Wielki ma coś z Ojca Dyrektora. Teoretycznie nie zna żadnego języka obcego, ale dogada się zawsze. Bez kłopotu, bez barier i z zadziwiającą skutecznością.
Gwiazda tylko wywracała teatralnie oczami, wzdychała i zaczynała litanię „boszeee, tato, jak ty nic nie rozumiesz!” W takich chwilach byłam rozdarta. Bo z jednej strony też wywracałam oczami na równi z Huśką, bo on NAPRAWDĘ nic nie rozumie!, a w duchu łączyłam się solidarnie z Wielkim. Bo psychiczna bariera językowa faktycznie jest bez sensu, jeśli tak się nad nią zastanowić, a do tego w tym Huśkowym przewracaniu oczami widziałam Fruzię za dziesięć lat, kiedy po wakacjach na Ranczo młodzież zaśpiewa nam „boszeeee, jak wy nic nie rozumiecie!” Pamiętaj o tym, Wielki Bracie, kiedy zechcesz triumfalnie wyrzucić z siebie „to teraz wiesz, jak to jest!”
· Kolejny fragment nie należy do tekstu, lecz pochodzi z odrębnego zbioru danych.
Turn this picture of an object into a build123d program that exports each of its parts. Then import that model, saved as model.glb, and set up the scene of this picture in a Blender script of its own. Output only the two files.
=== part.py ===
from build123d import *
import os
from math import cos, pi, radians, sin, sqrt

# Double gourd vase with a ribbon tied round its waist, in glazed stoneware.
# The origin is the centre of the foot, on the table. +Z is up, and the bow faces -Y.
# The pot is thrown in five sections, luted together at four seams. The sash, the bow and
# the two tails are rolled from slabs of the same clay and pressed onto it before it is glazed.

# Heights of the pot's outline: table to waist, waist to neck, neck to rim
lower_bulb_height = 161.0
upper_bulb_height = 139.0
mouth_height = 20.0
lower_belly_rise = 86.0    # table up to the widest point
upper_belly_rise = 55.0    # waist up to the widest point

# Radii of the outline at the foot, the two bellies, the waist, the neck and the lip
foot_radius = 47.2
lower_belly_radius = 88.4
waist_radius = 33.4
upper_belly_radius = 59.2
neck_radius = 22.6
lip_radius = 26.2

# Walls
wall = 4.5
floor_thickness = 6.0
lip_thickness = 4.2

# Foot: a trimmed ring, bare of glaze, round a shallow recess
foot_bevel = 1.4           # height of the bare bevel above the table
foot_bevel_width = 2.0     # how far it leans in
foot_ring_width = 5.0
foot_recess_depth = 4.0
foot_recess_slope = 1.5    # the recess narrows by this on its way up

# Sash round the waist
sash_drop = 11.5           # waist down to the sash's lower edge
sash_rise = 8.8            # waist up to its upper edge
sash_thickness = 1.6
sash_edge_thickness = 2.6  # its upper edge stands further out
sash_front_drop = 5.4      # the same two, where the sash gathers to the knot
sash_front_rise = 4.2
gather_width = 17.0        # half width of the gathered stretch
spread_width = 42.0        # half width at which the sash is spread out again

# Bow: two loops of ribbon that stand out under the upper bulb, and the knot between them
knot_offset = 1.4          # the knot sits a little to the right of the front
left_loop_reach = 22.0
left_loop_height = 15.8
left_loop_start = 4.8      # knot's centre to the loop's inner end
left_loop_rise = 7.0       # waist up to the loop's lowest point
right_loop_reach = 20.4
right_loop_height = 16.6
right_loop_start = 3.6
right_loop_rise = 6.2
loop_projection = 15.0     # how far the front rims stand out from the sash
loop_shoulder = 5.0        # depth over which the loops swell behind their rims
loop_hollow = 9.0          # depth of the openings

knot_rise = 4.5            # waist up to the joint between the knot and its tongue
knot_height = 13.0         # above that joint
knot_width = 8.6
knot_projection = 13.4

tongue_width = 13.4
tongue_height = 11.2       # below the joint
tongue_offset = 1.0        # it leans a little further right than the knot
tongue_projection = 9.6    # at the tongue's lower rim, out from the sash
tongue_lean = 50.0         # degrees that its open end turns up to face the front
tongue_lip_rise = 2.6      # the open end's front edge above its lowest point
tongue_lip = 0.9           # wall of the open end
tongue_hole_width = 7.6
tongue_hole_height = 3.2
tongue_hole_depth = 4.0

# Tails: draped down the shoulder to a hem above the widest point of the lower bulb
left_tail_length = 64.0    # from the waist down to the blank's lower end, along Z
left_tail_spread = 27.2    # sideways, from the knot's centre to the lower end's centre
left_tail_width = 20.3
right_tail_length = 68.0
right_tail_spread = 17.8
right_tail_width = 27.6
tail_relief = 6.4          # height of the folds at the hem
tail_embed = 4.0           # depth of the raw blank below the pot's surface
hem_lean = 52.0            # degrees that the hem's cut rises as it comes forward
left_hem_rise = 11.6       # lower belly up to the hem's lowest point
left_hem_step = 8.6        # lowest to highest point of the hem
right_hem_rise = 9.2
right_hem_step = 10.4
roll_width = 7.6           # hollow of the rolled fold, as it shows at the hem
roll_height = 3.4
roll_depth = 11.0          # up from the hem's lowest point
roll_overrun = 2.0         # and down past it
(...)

Z każdym kolejnym tygodniem psychiczna bariera językowa stopniowo opuszczała Gwiazdę.
– Bo widzisz, obcokrajowcy to zupełnie inna historia – tłumaczyło mi moje przybrane dziecko. – Ja ich rozumiem prawie bez problemu, a poza tym oni są na takiej samej pozycji jak ja. Ale Brytyjczycy mówią tak, że nie łapię wszystkiego i to mnie dołuje.
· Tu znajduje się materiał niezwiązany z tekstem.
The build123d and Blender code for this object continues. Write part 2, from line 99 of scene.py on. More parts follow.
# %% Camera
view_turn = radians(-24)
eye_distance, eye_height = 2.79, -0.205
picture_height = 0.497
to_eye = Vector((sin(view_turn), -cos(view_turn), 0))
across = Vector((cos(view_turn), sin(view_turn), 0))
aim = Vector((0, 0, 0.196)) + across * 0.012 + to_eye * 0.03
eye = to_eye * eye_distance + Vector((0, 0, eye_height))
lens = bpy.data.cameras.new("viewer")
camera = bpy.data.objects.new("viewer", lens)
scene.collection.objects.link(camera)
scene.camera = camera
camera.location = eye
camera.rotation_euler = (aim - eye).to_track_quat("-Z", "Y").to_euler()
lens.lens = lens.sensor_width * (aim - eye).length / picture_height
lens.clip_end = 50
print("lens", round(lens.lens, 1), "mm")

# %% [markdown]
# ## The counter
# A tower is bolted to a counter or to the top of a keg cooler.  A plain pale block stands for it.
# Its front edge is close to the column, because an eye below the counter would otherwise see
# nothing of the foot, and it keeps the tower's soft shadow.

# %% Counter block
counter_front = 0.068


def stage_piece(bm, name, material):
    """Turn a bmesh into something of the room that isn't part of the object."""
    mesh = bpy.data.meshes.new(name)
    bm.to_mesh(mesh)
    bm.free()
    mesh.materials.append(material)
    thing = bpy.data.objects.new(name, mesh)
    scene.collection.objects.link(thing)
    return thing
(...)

Nie pomogły tłumaczenia, że ona dopiero przyjechała, a ja, zanim na dobre i naprawdę zaczęłam rozumieć Brytyjczyków, byłam po ponad dwudziestu latach nauki ich języka, magisterce z filologii i kilku miesiącach mieszkania w Krainie Deszczu. Pod wpływem dylematów Husi zaczęłam się nawet zastanawiać, czy to może ze mną było coś nie tak, skoro to wszystko tak długo trwało, ale potem przypomniałam sobie, że 1. młodzież teraz szybciej dojrzewa, 2. z Internetu zaczęłam regularnie korzystać PO napisaniu magisterki, 3. do momentu matury do nauki języka musiał wystarczyć mi mały kieszonkowy słownik w brązowej, sztywnej okładce. Może dlatego przez wiele lat nie zawracałam sobie głowy tym, czy ja naprawdę mówię po angielsku czy nie.
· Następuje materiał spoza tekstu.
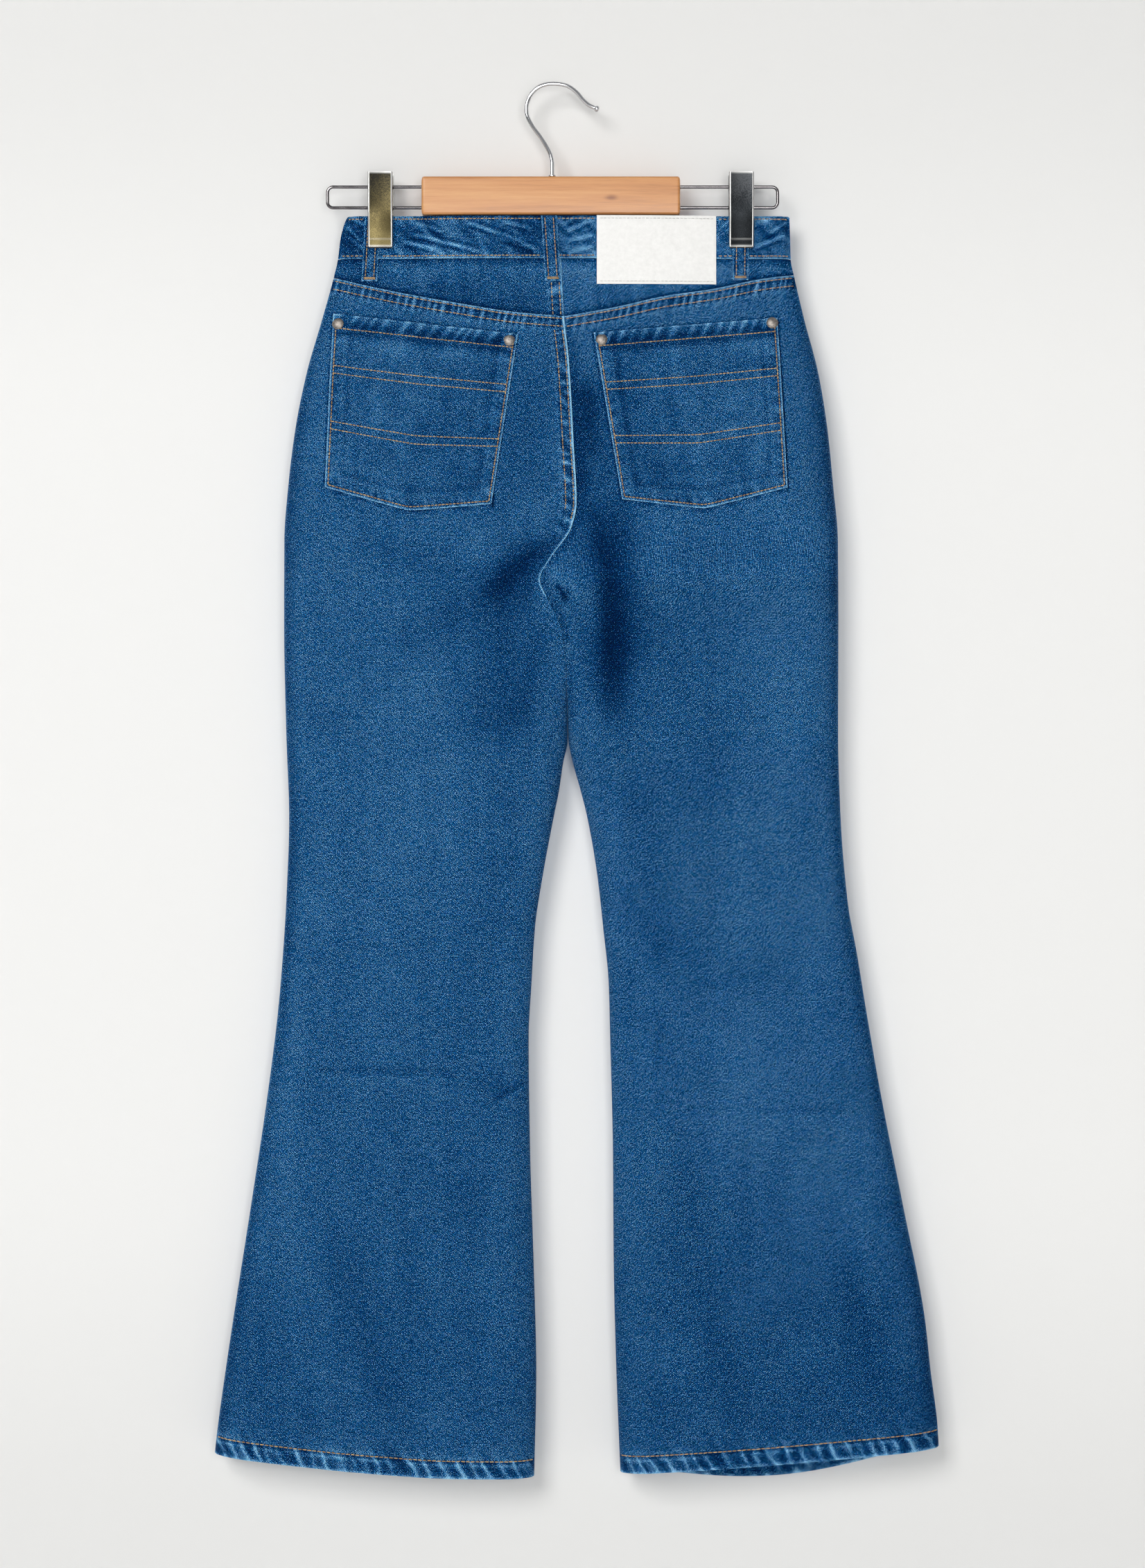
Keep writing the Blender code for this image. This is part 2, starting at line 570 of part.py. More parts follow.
def tube(name, path, radius, sides, finish):
    """A round wire along a path of points, with flat ends. The radius is one number or one for each point."""
    path = [Vector(point) for point in path]
    radii = np.broadcast_to(radius, len(path))
    points = []
    faces = []
    for index, point in enumerate(path):
        ahead = path[min(index + 1, len(path) - 1)] - path[max(index - 1, 0)]
        along = ahead.normalized()
        across = Vector((0.0, 1.0, 0.0))
        other = along.cross(across).normalized()
        for turn in range(sides):
            angle = 2.0 * math.pi * (turn + 0.5) / sides
            points.append(point + float(radii[index]) * (math.cos(angle) * across + math.sin(angle) * other))
    for ring in range(len(path) - 1):
        for turn in range(sides):
            after = (turn + 1) % sides
            faces.append([ring * sides + turn, ring * sides + after,
                          (ring + 1) * sides + after, (ring + 1) * sides + turn])
    faces.append(list(range(sides))[::-1])
    faces.append([(len(path) - 1) * sides + turn for turn in range(sides)])
    return mesh_object(name, points, faces, finish)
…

W końcu jednak lody zaczęły topnieć.
– No, that’s fine – odpowiedziała Huśka jednej Brytyjce, której dziecko trącało ją systematycznie w udo. Lub żebra. Lub inną część jej ciała. Nieważne to, bo duma rozlała się po wszystkich członkach mego ciała. Powiedziała to tak pewnie, tak swobodnie, tak melodyjnie i tak… bo angielsku, że na chwilę zaniemówiłam. Potem złożyła zamówienie w kawiarni, pokonwersowała z kurierem dostarczającym super ważną przesyłkę, kupiła bilety w autobusie…
– Widzisz, rozmawiasz z Brytyjczykami! – cieszyłam się.
Zapominałam wtedy kompletnie, że miałam ją przepytać z żółtych słówek, a Husia skrzętnie z tego mojego zapominalstwa korzystała. Aż wreszcie wczoraj znalazłam pęk żółtych fiszek w kanapie, którą postanowiła rozłożyć na kawałki Fruzia. Pozbierałam je, chichocząc do siebie półgłosem. Oj, przepytam ja Ciebie w październiku, Husiu, przepytam!!
W swoje urodziny Huśka dwa razy zdmuchiwała świeczki i dostała cztery mini torty, bo taką miał(am) fantazję dostawca z Sainsbury’sa. Szacowna solenizantka przyjmowała tego dnia gości z dalekiej zagranicy i po czułych powitaniach ze stęsknionymi rodzicami niemal natychmiast zaczęła sprzeczać się z ojcem swym jedynym. Samo życie. Rozłąka niczego nie zmienia w relacjach rodzinnych, skoro nie dalej jak cztery tygodnie wcześniej posprzeczałam się znienacka z Ojcem Dyrektorem o jakiś idiotyczne podanie, która miałam napisać na jego prośbę we własnym interesie. Ach, te dzieci!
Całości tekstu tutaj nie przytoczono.